Another option from Hoi An is to go up to the Ho Chi Minh Road at Thanh My and take it south to Kon Tum, then take the mountain road QL24 (also called AH132) down to Quang Ngai and join the coast from there (or you could take QL19 down to Quy Nhon).
I hope this helps,
While you at it, consider swimming at night time at Dai Lanh beach especially on moonlit nights. The sound of the waves roaring on calm water of early summer and the one-road town hanging afar from one mountain pass to another with a trickle of light are enchanting. Submerge in the warm and reflective water and you melt right into the universe.
Yes, sounds nice. Thank you
Hi, Tom! Just visited this area, thanks to your notes, and have to say, that Bai Mon, QL29 road, ving ro bay are totally amazing. Also a nice thing about wildlife – you can met some wild animals, birds and butterflies just in the road, which is extremely rare for this country, where the wildlife seems to be totally gone in the past even in national parks. But just have to mention 1 thing for some travelers, may be it will be useful and destruct some illusions. Beaches of Vung ro bay and north of dai lanh beach are using by locals as a huge trashgrounds – locals throw away all garbage, , cans, old underwear, spoiled food, cloth, rubber, paper and absolutely everything from their houses straight to the beach. And once you see this on the north part of the beach, there absolutely no wish to go swim in this water at more clear south part of dai lanh beach) but of course, views, nature and authencity of this places, as far as a great wild beaches of Bai Mon and more to the north, doing this area absolutely must stop place for 1-2 days. By the way , did you visit a peninsula just south from Dai Lanh? Unfortunately, I didn’t have time, but it seems to be beautiful area as well..
Happy to hear that you enjoyed the area. Yes, trash is a problem with many undeveloped beaches in Vietnam.

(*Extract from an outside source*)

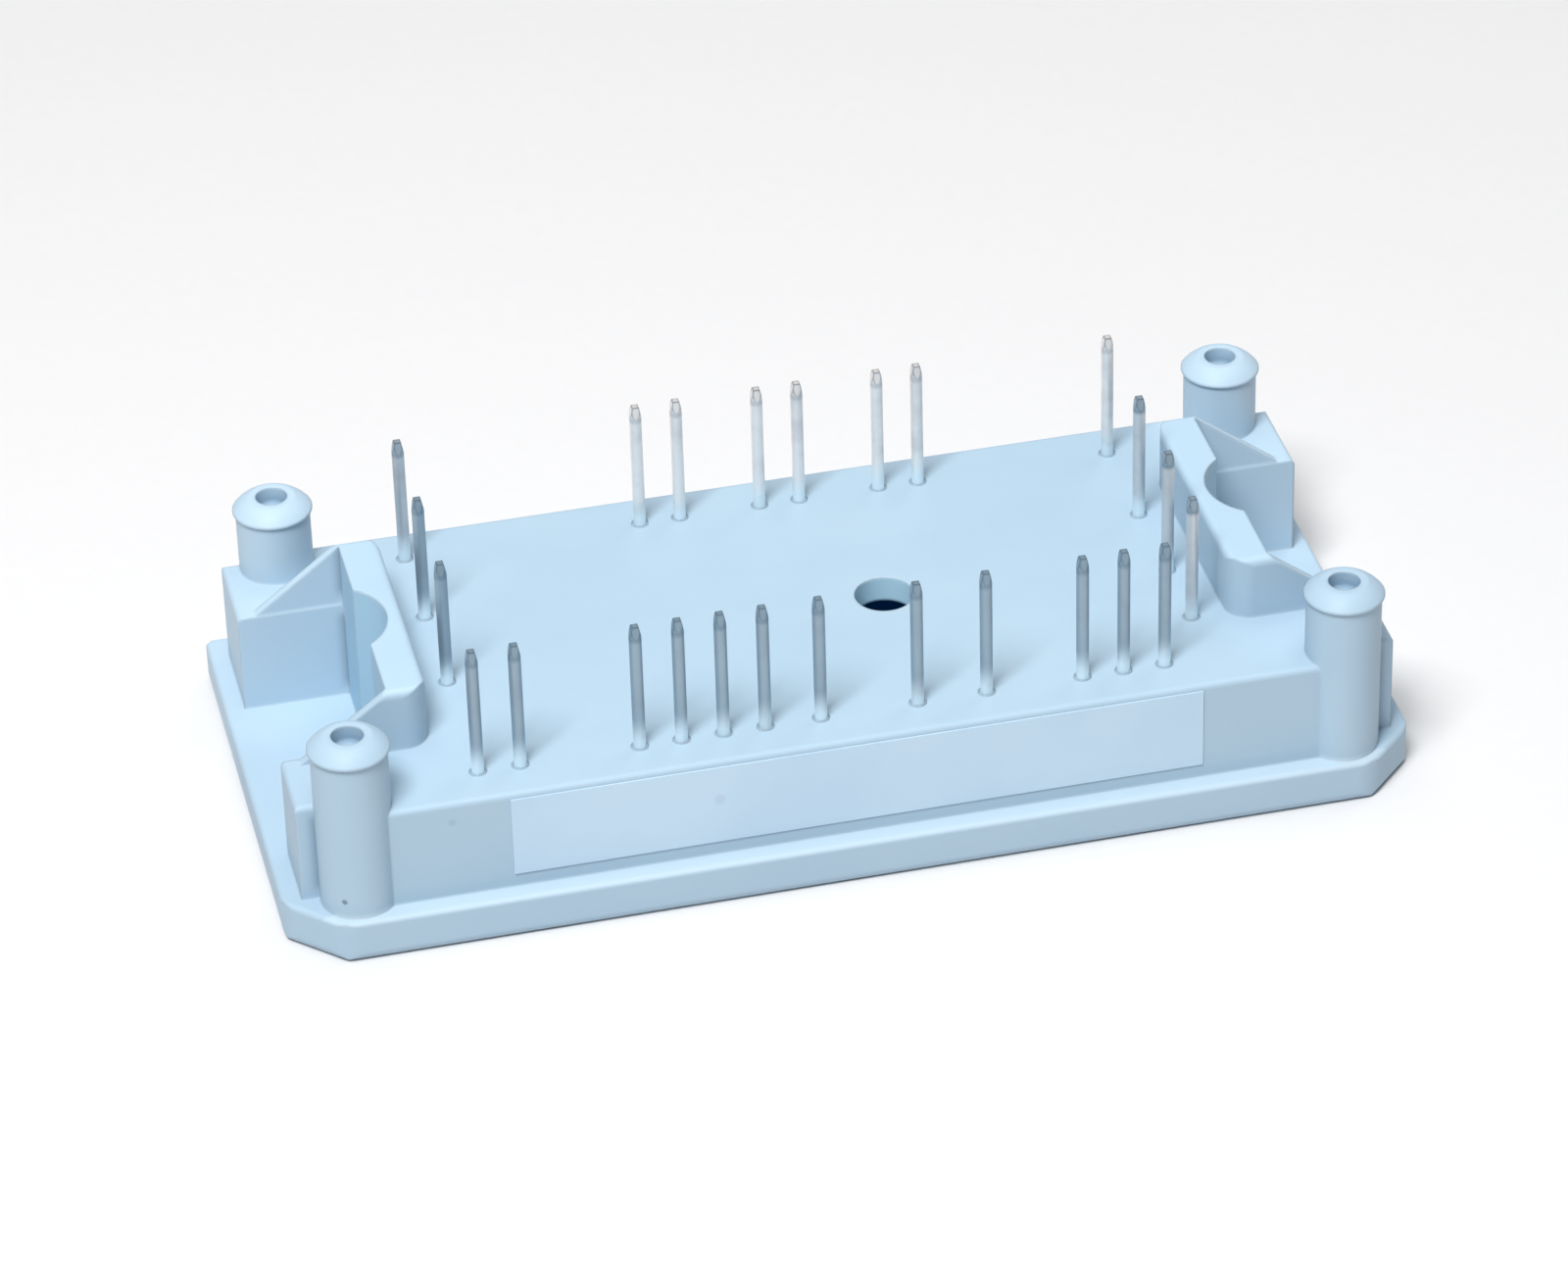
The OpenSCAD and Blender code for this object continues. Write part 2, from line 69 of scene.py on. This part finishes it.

It is very sad. Sometimes the tides and the winds at certain times of the year can make the beaches dirtier than at other times. However, you can nearly always find a stretch of beach that isn’t dirty. People’s awareness of the consequences of littering is slowly getting better. I do hope that trash on beaches and in rivers and forests won’t be a problem for too long. I still love the area and I would chose it over the cleaned-up but massively developed beaches of Nha Trang and Mui Ne any day.
Thanks for your comment.
Thank you for this insider tip! Two of my best days in Vietnam. Literally a private beach, relaxing, sun. In the afternoon I took a walk to pier, where the fisherman unloaded the catch. One of them invited me home and we cooked cuttle fish. Of course he only spoke Vietnamese. One of my warmest memories.
That’s good to hear! It’s a great beach apart from the highway running behind it.